Pian delle Querci – Brunello di Montalcino 2008

Struggente nonchalance da sangiovese “finto-semplice”. Elegante, composto, è vino da bere a secchi, un soffio di piacevolezza in grado di maritare istinto e complessità. Autentico outsider, di impronta sentitamente artigiana.

Quercecchio – Brunello di Montalcino 2008

E quattro! Quattro annate di fila che il Brunello di Maria Grazia Salvioni mi stuzzica l’appetito. Ottima rarefazione aromatica qui, per un gusto scorrevole, sottile, sapido e lungo. Avanti così!

Solaria – Brunello di Montalcino 2008

E se i profumi chiedono ancora tempo per comporsi in un amalgama più chiaro, a colpire è l’apprezzabile naturalezza espressiva e la mano felice nell’estrazione, a disegnare il profilo di un vino attraente e convincente, da attendere con fiducia. Non è una novità, quanto meno per il sottoscritto, ma la stella di Patrizia Cencioni continua a brillare da par suo, e non tutti se ne sono accorti.

Tenuta San Giorgio – Brunello di Montalcino Ugolforte 2008

Grip e temperamento, rigore ed avvolgenza, espressività senza ammiccamenti e un incedere calibratamente maschio.
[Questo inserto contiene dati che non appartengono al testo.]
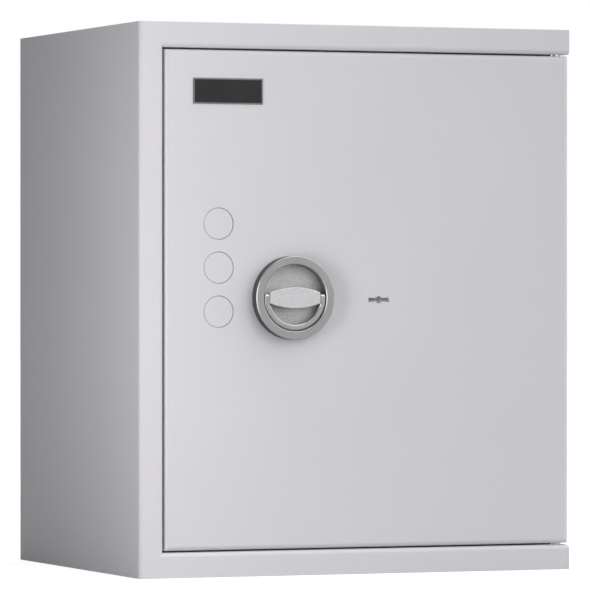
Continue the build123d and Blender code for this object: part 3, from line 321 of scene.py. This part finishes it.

Sempre più riconoscibili i rossi di Guido Folonari.

Villa Poggio Salvi -Brunello di Montalcino 2008

Gioviale, leggiadro, poco estrattivo, più da Rosso che da Brunello se vuoi. Eppure hai qui un sapore infiltrante, invitante, sottile. Dopo le confortanti avvisaglie dell’annata precedente, un’idea di risveglio più che legittimata per la cantina del gruppo Biondi Santi.